Welke vragen zijn bij de berekening van dit percentage meegeteld, zo vroegen deze leden zich af. Betreft het hier alle klantcontacten, dus inclusief telefonische vragen, b.v. waar het loket gevestigd is, alsmede het aantal malen dat de website wordt geraadpleegd? Of wordt uitsluitend het aantal geturfd van rechtzoekenden die het loket daadwerkelijk (dus niet enkel virtueel) bezoeken met een bepaalde rechtsvraag?

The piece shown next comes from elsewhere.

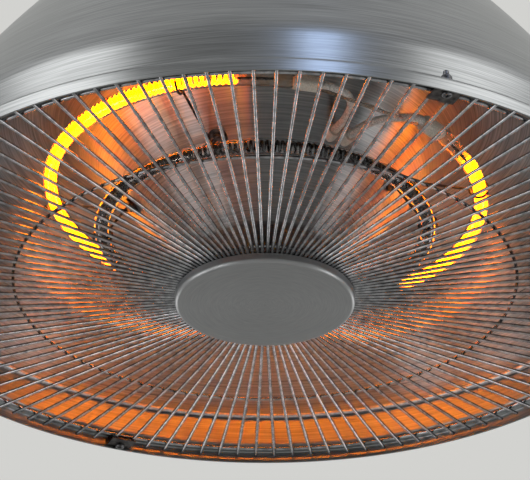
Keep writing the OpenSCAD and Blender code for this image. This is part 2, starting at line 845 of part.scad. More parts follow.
// Terminal block on the box's floor, with one way for each lead

ways = [for (i = [0 : 3]) way_y(i)];

module terminal_block() color("ivory") at_crown() translate([terminal_x, 0, floor_z]) difference() {
  linear_extrude(terminal_size.z) rounded(terminal_size.x, terminal_size.y, 1);
  for (y = ways) translate([0, y, terminal_size.z / 2]) {
    rotate([0, 90, 0]) cylinder(h = terminal_size.x + 2, d = 3.4, center = true);
    cylinder(h = terminal_size.z, d = 3.4);
  }
}

module terminal_screws() color("gray") at_crown() for (y = ways) {
  translate([terminal_x, y, floor_z + terminal_size.z / 2 + 2.4]) cylinder(h = 3.6, d = 3.3);
}

// Rocker switches, drawn with +Z out of the wall and X upright

module switch_body() difference() {
  union() {
    linear_extrude(bezel_t) rounded(switch_bezel.y, switch_bezel.x, 1.5);
    translate([0, 0, -switch_depth]) linear_extrude(switch_depth) {
      square([switch_cut.y, switch_cut.x], center = true);
    }
    for (x = [-5, 2]) translate([x, 0, -switch_depth - 8]) {
      linear_extrude(9) square([4.8, 0.8], center = true);
    }
  }
  translate([0, 0, -7]) linear_extrude(bezel_t + 8) {
    square([2 * (rocker_r + rocker_gap), rocker_w + 2 * rocker_gap], center = true);
  }
  rotate([90, 0, 0]) {
    cylinder(h = rocker_w + 2 * rocker_pin_l + 2 * rocker_gap, d = rocker_pin_d + 2 * pin_gap, center = true);
  }
}

// The rocker's two faces each lean by half its travel
module rocker(lean) rotate([0, lean, 0]) {
  intersection() {
    rotate([90, 0, 0]) cylinder(h = rocker_w, r = rocker_r, center = true);
    translate([0, rocker_w / 2 + 1, 0]) rotate([90, 0, 0]) linear_extrude(rocker_w + 2) {
      polygon([
        [0, rocker_rise],
        [rocker_r, rocker_rise + rocker_r * tan(rocker_travel / 2)],
        [rocker_r, -4],
        [-rocker_r, -4],
        [-rocker_r, rocker_rise + rocker_r * tan(rocker_travel / 2)]
      ]);
    }
  }
  rotate([90, 0, 0]) cylinder(h = rocker_w + 2 * rocker_pin_l, d = rocker_pin_d, center = true);
}

module outer_switch_body() color("black") at_crown() at_switch(switch_y) switch_body();
module inner_switch_body() color("black") at_crown() at_switch(-switch_y) switch_body();
module outer_rocker() color("black") at_crown() at_switch(switch_y) rocker(rocker_travel / 2);
module inner_rocker() color("black") at_crown() at_switch(-switch_y) rocker(-rocker_travel / 2);

// Elements

// Hollow tube between two angles, its last few degrees closed and pinched flat
module quartz_tube(ring_r, ends, cap_angles, signs) {
  span = ends[1] - ends[0];
  difference() {
    rotate([0, 0, ends[0]]) rotate_extrude(angle = span) translate([ring_r, 0]) circle(tube_d / 2);
    rotate([0, 0, ends[0] + plug_angle]) rotate_extrude(angle = span - 2 * plug_angle) {
      translate([ring_r, 0]) circle(tube_d / 2 - tube_wall);
    }
  }
  at_caps(ring_r, cap_angles, signs) translate([-pinch_w / 2, -cap_l / 2 - 2, -pinch_t / 2]) {
    cube([pinch_w, pinch_l + 2, pinch_t]);
  }
}

module end_caps(ring_r, angles, signs) at_caps(ring_r, angles, signs) difference() {
  translate([0, cap_l / 2, 0]) rotate([90, 0, 0]) linear_extrude(cap_l) rounded(cap_w, cap_h, cap_r);
  translate([-pinch_w / 2 - sleeve_gap, -cap_l / 2 - 1, -pinch_t / 2 - sleeve_gap]) {
    cube([pinch_w + 2 * sleeve_gap, pinch_l + 1.2, pinch_t + 2 * sleeve_gap]);
  }
  translate([0, cap_l / 2 + 1, 0]) rotate([90, 0, 0]) {
    cylinder(h = cap_l / 2 - 3, d = sleeve_d + 2 * sleeve_gap);
  }
}

module outer_quartz_tube() color("orange") at_rim() outer_frame() {
  quartz_tube(outer_ring_r, outer_ends, outer_cap_angles, [1, -1]);
}

module inner_quartz_tube() color("lightblue") at_rim() inner_frame() {
  quartz_tube(inner_ring_r, inner_ends, inner_cap_angles, [-1, 1]);
}

module outer_filament() color("yellow") at_rim() outer_frame() {
  tube(outer_path, filament_wire_r, 6, [0, 0, 1]);
}

module inner_filament() color("dimgray") at_rim() inner_frame() {
  tube(inner_path, filament_wire_r, 6, [0, 0, 1]);
}

module outer_end_caps() color("ivory") at_rim() outer_frame() {
  end_caps(outer_ring_r, outer_cap_angles, [1, -1]);
}

module inner_end_caps() color("ivory") at_rim() inner_frame() {
  end_caps(inner_ring_r, inner_cap_angles, [-1, 1]);
}

module outer_lead_sleeves() color("white") at_rim() {
  for (p = outer_leads) tube(smooth(p, 2), sleeve_d / 2, 8, [0, 0, 1]);
}

module inner_lead_sleeves() color("white") at_rim() {
  for (p = inner_leads) tube(smooth(p, 2), sleeve_d / 2, 8, [0, 0, 1]);
}

// Wire brackets that hold both elements on the cone

// Open loop round a tube at c, with the arm that carries it from the point foot
module loop_and_arm(c, foot) {
  v = foot - c;
  a = atan2(v.z, v.x);
  translate(c) rotate([90, 0, 0]) rotate([0, 0, a - (360 - loop_open) / 2]) {
    rotate_extrude(angle = 360 - loop_open, $fn = 48) translate([loop_r, 0]) circle(wire_r, $fn = 24);
  }
  bar(c + loop_r * unit([v.x, 0, v.z]), foot, wire_r);
}

function outer_hold(a) = [
  outer_ring_r * cos(outer_slope(a)),
  0,
  outer_ring_z + outer_ring_r * sin(outer_slope(a))
];

// Middle of a bracket's foot, turned from its loops by an angle
function foot_point(turn) =
  polar(turn, bracket_r, cone_z(bracket_r))
  + foot_eye_t / 2 * polar(turn, sin(cone_angle), -cos(cone_angle));

module bracket(a, turn) rotate([0, 0, a]) {
  arm = arm_offset * tangent(turn);
  loop_and_arm([inner_ring_r, arm_offset, inner_ring_z], foot_point(turn) + arm);
  loop_and_arm(outer_hold(a) - [0, arm_offset, 0], foot_point(turn) - arm);
  rotate([0, 0, turn]) on_cone(bracket_r) washer(
    2 * bracket_eye_r, bracket_screw_d + 2 * hole_gap, foot_eye_t
  );
}

module element_brackets() color("silver") at_rim() {
  for (i = [0 : 3]) bracket(bracket_angles[i], bracket_turns[i]);
}

module bracket_screws() color("dimgray") at_rim() around(bracket_feet) on_cone(bracket_r) {
  translate([0, 0, foot_eye_t]) rotate([180, 0, 0]) pan_screw(bracket_screw_d, 8);
}

// Guard

module guard_rods() color("lightgray") at_rim() {
  for (i = [0 : rod_count - 1]) rotate([0, 0, 360 * (i + 0.5) / rod_count]) {
    bar([rod_in_r, 0, rod_in_z], [rod_out_r, 0, rod_z(rod_out_r)], rod_r);
  }
}

module guard_outer_ring() color("lightgray") at_rim() {
  ring(edge_ring_r, edge_wire_r, rod_z(edge_ring_r) + rod_r + edge_wire_r + seat_gap);
}

module guard_middle_ring() color("lightgray") at_rim() {
  ring(mid_ring_r, mid_wire_r, rod_z(mid_ring_r) + rod_r + mid_wire_r + seat_gap);
}

module guard_hub_ring() color("lightgray") at_rim() {
  ring(hub_ring_r, mid_wire_r, rod_z(hub_ring_r) + rod_r + mid_wire_r + seat_gap);
}

hub_bend = 3;

module hub_disc() color("silver") at_rim() rotate_extrude() {
  polygon(sheet(
    concat(
      [[0, hub_top - hub_h]],
      arc([hub_r - hub_bend, hub_top - hub_h + hub_bend], hub_bend, 270, 360, 5),
      [[hub_r, hub_top]]
    ),
    hub_t
  ));
}

module hub_backplate() color("lightgray") at_rim() translate([0, 0, backplate_z]) {
  washer(2 * backplate_r, stud_d + 2 * hole_gap, backplate_t);
}

stud_bottom = hub_top - hub_h + hub_t;
stud_top = flat_h + foot_t + 12;

module hub_stud() color("gray") at_rim() translate([0, 0, stud_bottom]) {
  cylinder(h = 2, d = 20);
  cylinder(h = stud_top - stud_bottom, d = stud_d);
}

hub_nut_h = 5;

module hub_nuts() color("gray") at_rim() for (z = [backplate_z + backplate_t, flat_h + foot_t]) {
  translate([0, 0, z]) difference() {
    hexagon(13, hub_nut_h);
    translate([0, 0, -1]) cylinder(h = hub_nut_h + 2, d = stud_d + 2 * thread_gap);
  }
}

spacer_z = backplate_z + backplate_t + hub_nut_h;

module hub_spacer() color("gray") at_rim() translate([0, 0, spacer_z]) {
  washer(14, stud_d + 2 * hole_gap, flat_h - reflector_t - spacer_z);
}

// Clips that carry the guard's rods under the flange

module guard_clips() color("silver") at_rim() around(clip_angles) difference() {
  translate([0, clip_w / 2, 0]) rotate([90, 0, 0]) linear_extrude(clip_w) {
    polygon(sheet(
      concat(
        [[clip_in_r, clip_z - clip_t]],
        arc([clip_out_r - 1.5, clip_z - clip_t + 1.5], 1.5, 270, 360, 3),
        [[clip_out_r, flange_z - dome_t - seat_gap]]
      ),
      clip_t
    ));
  }
  translate([clip_screw_r, 0, clip_z - 5]) cylinder(h = 10, d = clip_screw_d + 2 * hole_gap);
}

clip_screw_l = flange_z + nut_washer_t + 5 - clip_z + clip_t;

module clip_screws() color("dimgray") at_rim() around(clip_angles) {
  translate([clip_screw_r, 0, clip_z - clip_t]) pan_screw(clip_screw_d, clip_screw_l);
}

module clip_washers() color("gray") at_rim() around(clip_angles) {
  translate([clip_screw_r, 0, flange_z]) washer(8.8, clip_screw_d + 2 * hole_gap, nut_washer_t);
}

module acorn_nuts() color("dimgray") at_rim() around(clip_angles) {
  translate([clip_screw_r, 0, flange_z + nut_washer_t]) difference() {
    union() {
      hexagon(nut_af, 3.2);
      intersection() {
        translate([0, 0, nut_h - nut_af / 2]) sphere(d = nut_af - 0.4);
        translate([0, 0, nut_h - nut_af / 2]) cylinder(h = nut_af, d = nut_af);
      }
      cylinder(h = nut_h - nut_af / 2, d = nut_af - 0.4);
    }
    translate([0, 0, -1]) cylinder(h = 6.5, d = clip_screw_d + 2 * thread_gap);
  }
}

dome_shell();
reflector();
reflector_screws();
carrier_foot_plate();
carrier_tube();
carrier_top_plate();
crown_gasket();
crown_bolts();
crown_nuts();
crown_bushes();
switch_box();
lid_seal();
box_lid();
lid_screws();
hanging_eye();
eye_washers();
eye_nuts();
cable_gland();
gland_seal();
gland_cap();
gland_locknut();
terminal_block();
terminal_screws();
outer_switch_body();
inner_switch_body();
outer_rocker();
inner_rocker();
outer_quartz_tube();
outer_filament();
outer_end_caps();
outer_lead_sleeves();
inner_quartz_tube();
inner_filament();
inner_end_caps();
inner_lead_sleeves();
lead_bushes();
element_brackets();
bracket_screws();
guard_rods();
guard_outer_ring();
guard_middle_ring();
guard_hub_ring();
hub_disc();
hub_backplate();
hub_stud();
hub_nuts();
hub_spacer();
guard_clips();
clip_screws();
clip_washers();
acorn_nuts();
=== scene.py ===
"""Ceiling-hung mushroom patio heater, seen from below and in front."""
from math import acos, asin, atan, cos, degrees, hypot, pi, radians, sin, tan

import bpy
from mathutils import Matrix, Vector


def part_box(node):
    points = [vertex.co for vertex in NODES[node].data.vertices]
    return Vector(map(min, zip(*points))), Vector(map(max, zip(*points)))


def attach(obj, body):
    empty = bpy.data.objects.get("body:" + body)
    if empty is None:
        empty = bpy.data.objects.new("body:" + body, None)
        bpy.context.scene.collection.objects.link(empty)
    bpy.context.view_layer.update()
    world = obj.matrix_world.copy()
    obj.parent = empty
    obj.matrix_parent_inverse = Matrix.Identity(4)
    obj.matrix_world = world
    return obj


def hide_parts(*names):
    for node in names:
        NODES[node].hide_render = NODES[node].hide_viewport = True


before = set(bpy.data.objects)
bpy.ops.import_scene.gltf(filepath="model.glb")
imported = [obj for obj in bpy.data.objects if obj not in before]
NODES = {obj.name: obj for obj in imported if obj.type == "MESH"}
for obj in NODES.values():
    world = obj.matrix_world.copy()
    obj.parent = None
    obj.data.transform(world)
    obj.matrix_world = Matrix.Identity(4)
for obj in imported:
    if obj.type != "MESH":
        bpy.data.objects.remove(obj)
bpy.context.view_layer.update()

MM = 0.001
LIP_DROP = 3.0
# Heights in metres of the rim's datum, which is that much above the lip's edge, and of the crown's top
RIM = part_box("dome_shell")[0].z + LIP_DROP * MM
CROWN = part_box("dome_shell")[1].z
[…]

Heeft de staatssecretaris, bij het controleren van de kwaliteit van de dienstverlening – een thema waarover ook de CDA-fractie een vraag heeft gesteld – een zeker streefcijfer voor ogen aan doorverwijzen naar de tweede lijn, dan wel zelf binnen de loketten afdoen? Dat wil zeggen, heeft zij als indicator of er binnen de loketten adequaat rechtshulp wordt verleend – waaronder deze leden behalve de juridische advisering óók verstaan het tijdig en waar nodig doorverwijzen – een bepaald percentage waarvan het reëel is c.q. waarvan het optimaal zou zijn, dat dit binnen de context van het loket wordt afgedaan dan wel naar de tweede lijn wordt doorverwezen? Zo nee, zou zij dit eigenlijk niet moeten hebben? Zo ja, welk aandeel is dit, uitgesplitst per rechtsgebied (strafrecht, familierecht, arbeidsrecht etc.)?

De vraag van deze leden is mede ingegeven door het feit dat een meting van klanttevredenheid wel iets zegt over de vraag of de rechtzoekende zelf een goed gevoel heeft overgehouden aan de wijze waarop zijn rechtsvraag is aangepakt, maar niet of dit ook met de juiste deskundigheid is gebeurd. Deelt de staatssecretaris dit? Hoe, anders gezegd, definieert zij het beleidsadagium «toegang tot recht»? Is in haar visie, de missie van het nieuwe stelsel volbracht als mensen met rechtsvragen deze op enigerlei wijze beantwoord zien, of moet dat antwoord ook in zoveel mogelijk gevallen zo dicht mogelijk bij «het juiste antwoord» gelegen zijn? Zo het dit laatste is, op welke wijze laat dit zich meten c.q. wordt dit gemeten?

De leden van de commissie Justitie zien de reactie van de staatssecretaris met belangstelling tegemoet.

De voorzitter van de commissie,

Van de Beeten

De griffier van de commissie,

Van Dooren


XNoot
1

Samenstelling:

Holdijk (SGP), Dölle (CDA), Tan (PvdA), Van de Beeten (CDA), voorzitter, Broekers-Knol (VVD), De Graaf (VVD), Kneppers-Heijnert (VVD), Kox (SP), Westerveld (PvdA), vice-voorzitter, Russell (CDA), Engels (D66), Franken (CDA), Peters (SP), Quik-Schuijt (SP), Haubrich-Gooskens (PvdA), Ten Horn (SP), Janse de Jonge (CDA), Koffeman (PvdD), Böhler (GL), Van Bijsterveld (CDA), Strik (GL), Lagerwerf-Vergunst (CU), Rehwinkel (PvdA) en Duthler (VVD).